Według prognoz, na skutek eksplozji demograficznej w Afryce Północnej Europę zaleje fala imigrantów z południowego wybrzeża Morza Śródziemnego. Do problemu wpisania ich w realia europejskiej gospodarki rynkowej dochodzi tu jeszcze kwestia integracji samego islamu. Utrudnia ją rygorystyczna interpretacja zasady ekskluzywności, którą Koran (3:110 określa muzułmanów jako wybrańców Boga) stosuje wobec swoich wyznawców, członków ummy (wspólnota religijna). Tego typu postawa muzułmańskich fundamentalistów (wyrażająca się na przykład w utworzeniu w 1992 roku w Londynie muzułmańskiego parlamentu) sprzyja kształtowaniu się negatywnego obrazu islamu w oczach wielu Europejczyków. Inni natomiast – mimo takich zachowań ze strony fundamentalistów – mówią o “tolerancji”, pokazując fundamentalistom, że uderzeni w jeden policzek, chętnie nadstawią drugi.
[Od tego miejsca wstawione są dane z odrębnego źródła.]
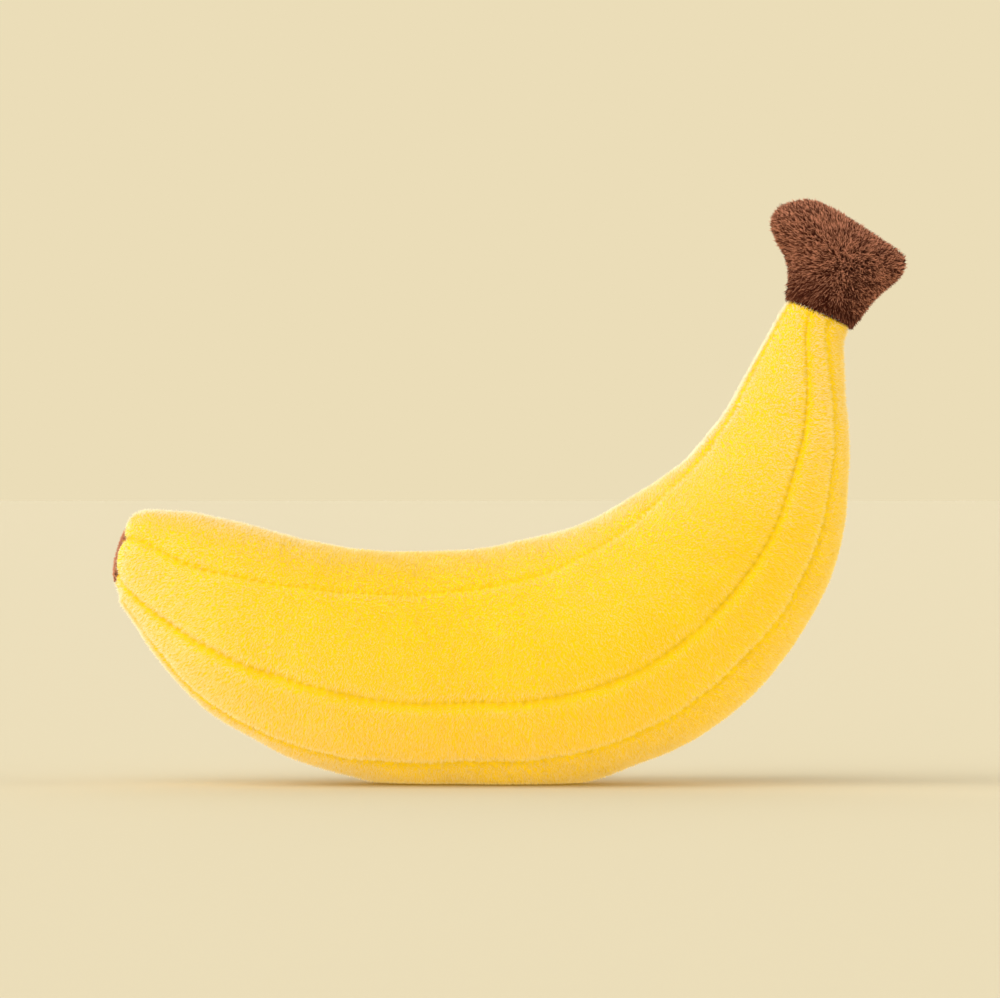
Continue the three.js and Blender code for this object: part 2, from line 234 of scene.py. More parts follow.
CREASE_REACH = 0.07    # share of a gore's width that it draws down
PIT_DEPTH = 0.55       # of the pits that the stitches pull in
PIT_REACH = 1.3
SWELLS = [(0.45, 46, 11), (0.16, 15, 12)]  # height, size and seed of the filling's lumps
PUCKER_HEIGHT = 0.5    # of the puckers beside the seams
PUCKER_SIZE = 17
PUCKER_REACH = 6.0
LUMPY_GIRTH = 40       # radius from which lumps and puckers are full
LUMPY_FROM = 20        # length from the tip over which they grow
PILE_DEPTH = 1.25      # from the tips of the pile down to the backing
BACKING = 1.3
INSIDE_MARGIN = 0.02   # share of a gore's width by which its inside is narrower on each side
ALLOWANCE = 4.0
ALLOWANCE_TOP = 3.4    # from the skin down to where an allowance starts
ALLOWANCE_FROM = 16    # length from the tip over which the allowances grow
PRESSED_ALLOWANCE = 3  # how far the floor keeps an allowance above it
TIP_LENGTH = 8.0       # length over which the tip rounds off to its blunt edge
TIP_EDGE = 12.9        # girth radius of that edge
TIP_PULL_REACH = 5.0   # length from the tip over which its edge is drawn back
TIP_PULL_BELOW = 1.2   # how far it is drawn back on the underside
TIP_PULL_AT_SEAM = 1.8
TIP_PULL_WIDTH = 2.2
REST_FLAT = 2.3        # height up to which the round underside is pressed away
REST_BLEND = 9.0       # height up to which the floor's press is felt
REST_STEEPNESS = 1.5   # of the sides just above the flat
SLOPE_STEP = 0.004     # share of the body line on each side that gives its direction
GORE_NAMES = ["front_upper", "front_lower", "bottom", "back_lower", "back_upper", "top"]
GORE_ROWS = 420
GORE_COLUMNS = 40
EDGE_COLUMNS = [0.012, 0.03, 0.97, 0.988]  # more columns, close to the seams


def unit(vectors):
    return vectors / np.maximum(np.linalg.norm(vectors, axis=-1, keepdims=True), 1e-9)


def ramp(value, start, length):
    """0 up to the start, then up to 1 over this length."""
    return np.clip((value - start) / length, 0, 1)


def near(distance, reach):
    """1 at no distance, fading to nothing well past the reach."""
    return np.exp(-((distance / reach) ** 2))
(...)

Negatywny wizerunek islamu zawdzięczamy także mediom, które nagłaśniają wypowiedzi nietolerancyjnych fundamentalistów o totalitarnych zapędach. Trzeba jednak pamiętać, że islam to nie fundamentalizm: ten pierwszy jest bowiem starą religią, drugi zaś – nową totalitarną ideologią polityczną.
Należy więc z jednej strony dołożyć wszelkich starań, by fundamentaliści nie korzystali z dobrodziejstw demokracji, budując islam gett, z drugiej zaś – trzeba jednocześnie wesprzeć nurt islamu zreformowanego, który – jak dotąd – zyskał sobie w Europie niewielu sympatyków.
Biorąc pod uwagę przytoczone powyżej prognozy demograficzne, niezbędne jest również sformułowanie zorientowanej na rynek pracy, restrykcyjnej polityki imigracyjnej. Jednocześnie musi ona korespondować ze stosowną strategią kulturowej integracji. Przybysze są bowiem często w sytuacji kryzysowej (nie tylko pod względem ekonomicznym), a to stwarza im dogodne warunki do przyjęcia orientacji fundamentalistycznej. Takiemu imigrantowi trudno jest pojąć, że jego sytuacja wynika z uwarunkowań rynku pracy, a nie z widzimisię europejskich “krzyżowców”. Diaspora muzułmańska, wspólnota kraju pochodzenia oraz europejskie państwo przyjmujące imigranta tworzą więc trójkąt napięć i konfrontacji międzycywilizacyjnych, które muszą być złagodzone. Warto przy tym pamiętać, że większości państw muzułmańskich wcale nie zależy na tym, by Europa stała się logistyczną bazą dla fundamentalistów.